Tuesday, March 10, 2009

3/10/08

Things have changed. Dramatically. From day to day, I never know what is coming. But lately I have taken things in stride. I have acquired that "who gives a shit" attitude.
The truth of the matter is: it scares me.
Even the people who seem to have the strongest exterior can crumble under the slightest upset.
You would never know it to look at them.
But if you really look, then you would see the turmoil.
The devil and God are raging inside me.
In American History, we recently discussed the term "No Man's Land"
No man's land is the dangerous battlefield area between trenches in World War One. Land often exchanged hands, each side trying to gain the most territory. Men were forced to stay in the trenches for weeks and even months on end. They lived in these trenches with their fallen comrades. They didn't dare risk burying the dead for fear of being killed.
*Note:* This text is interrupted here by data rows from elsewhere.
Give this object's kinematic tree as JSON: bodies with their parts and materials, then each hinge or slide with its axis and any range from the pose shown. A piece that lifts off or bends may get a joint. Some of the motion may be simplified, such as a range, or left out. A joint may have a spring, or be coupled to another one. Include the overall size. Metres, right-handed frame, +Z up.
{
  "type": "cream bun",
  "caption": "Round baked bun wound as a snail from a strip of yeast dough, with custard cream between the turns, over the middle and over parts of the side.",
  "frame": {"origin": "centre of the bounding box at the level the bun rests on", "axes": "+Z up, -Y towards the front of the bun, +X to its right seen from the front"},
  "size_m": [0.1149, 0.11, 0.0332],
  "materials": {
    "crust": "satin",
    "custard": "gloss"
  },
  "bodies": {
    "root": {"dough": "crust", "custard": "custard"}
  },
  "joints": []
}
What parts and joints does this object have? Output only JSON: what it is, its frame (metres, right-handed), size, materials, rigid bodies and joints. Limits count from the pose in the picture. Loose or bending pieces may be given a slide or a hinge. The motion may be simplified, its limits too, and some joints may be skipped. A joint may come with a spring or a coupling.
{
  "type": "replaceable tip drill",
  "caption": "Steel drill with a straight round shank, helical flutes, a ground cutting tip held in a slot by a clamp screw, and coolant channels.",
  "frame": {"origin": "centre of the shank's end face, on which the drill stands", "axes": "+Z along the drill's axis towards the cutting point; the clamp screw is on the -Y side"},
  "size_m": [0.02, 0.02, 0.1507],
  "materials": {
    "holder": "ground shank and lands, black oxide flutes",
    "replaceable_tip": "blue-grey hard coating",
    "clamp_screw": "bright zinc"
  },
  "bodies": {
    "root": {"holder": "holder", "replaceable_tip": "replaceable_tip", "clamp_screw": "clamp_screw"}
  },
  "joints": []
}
In an offbeat sort of way, you could say that my mind has become somewhat of a trench warfare, no man's land type of thing.
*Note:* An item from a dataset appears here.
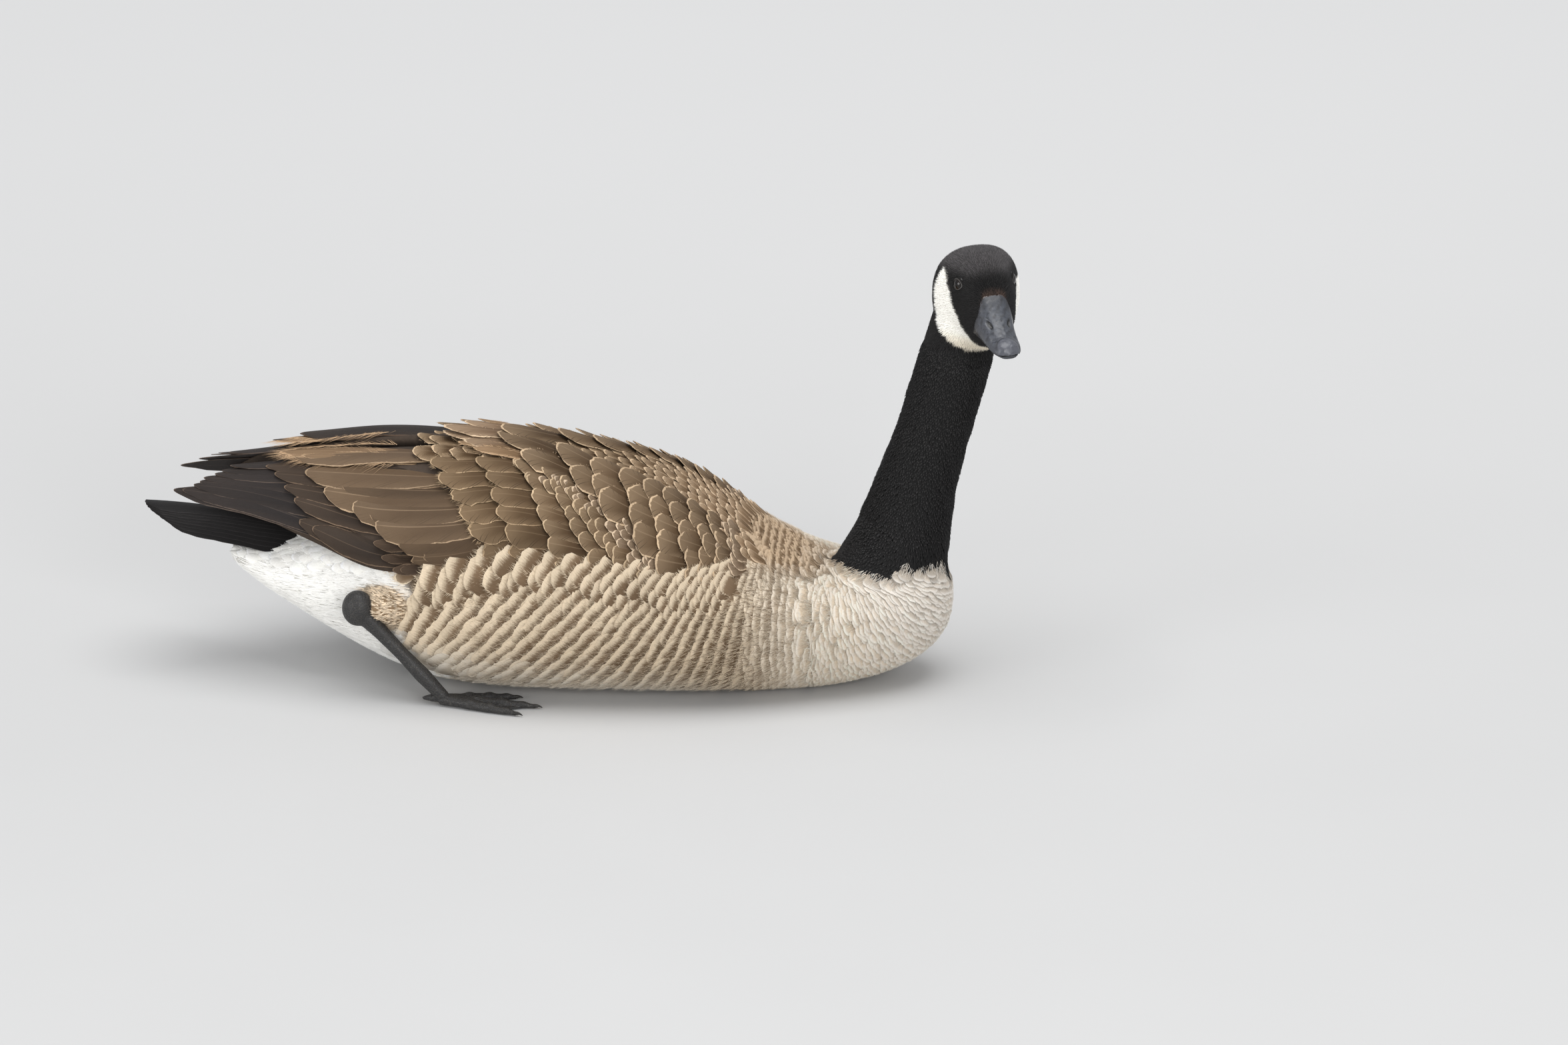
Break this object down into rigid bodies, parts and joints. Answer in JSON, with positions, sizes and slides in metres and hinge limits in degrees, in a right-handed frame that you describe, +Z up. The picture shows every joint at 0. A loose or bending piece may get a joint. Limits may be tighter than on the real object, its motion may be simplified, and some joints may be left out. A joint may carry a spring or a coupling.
{
  "type": "canada goose model",
  "caption": "Life-size still model of a Canada goose resting on its belly, neck raised and head turned to its right, wings folded.",
  "frame": {"origin": "on the floor, at the centre of the base of the whole model's box", "axes": "+X towards the breast, +Z up, the goose's right side at -Y"},
  "size_m": [0.6612, 0.2112, 0.3476],
  "materials": {
    "black_plumage": "short soft black feathers with a white cheek band",
    "body_plumage": "matte buff feathers with pale edges, white towards the tail",
    "wing_plumage": "brown vanes with pale edges, blackish flight feathers",
    "tail_plumage": "black vanes with a faint sheen",
    "bill_horn": "satin black-grey horn",
    "leg_skin": "scaled black skin",
    "shank_down": "short tan downy feathers",
    "eye": "wet dark brown"
  },
  "bodies": {
    "root": {"torso": "body_plumage", "neck": "black_plumage", "head": "black_plumage", "bill_upper": "bill_horn", "bill_lower": "bill_horn", "eye_left": "eye", "eye_right": "eye", "wing_left": "wing_plumage", "wing_right": "wing_plumage", "tail": "tail_plumage", "shank_left": "shank_down", "shank_right": "shank_down", "tarsus_left": "leg_skin", "tarsus_right": "leg_skin", "foot_left": "leg_skin", "foot_right": "leg_skin"}
  },
  "joints": []
}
In the trenches, are the thoughts, the people that I cannot let go of for fear that I may be killed, or greatly wounded once I let go of them.
Devastating.
Also in the trenches are the people who I am fighting for.
I am willing to give life and limb to save them.
And I hope they know who they are.
Onto the concept of my mind being no man's land.
I have already stated that in no mans's land, territory exchanges hands- each side fighting to keep a hold of what they have and gain as much as possible.
My thoughts and opinions are each duking it out among one another. Each fighting to gain the most ground and win. Each fighting to be voiced and to get out.
At this point however, it has become a stalemate.
Neither side is winning.
Neither is losing.
And it could be the death of me.
Unless an epic change occurs.
Soon.

"Americans have a special horror of giving up control, of letting things happen in their own way without interference. They would like to jump down into their stomachs and digest the food and shovel the shit out."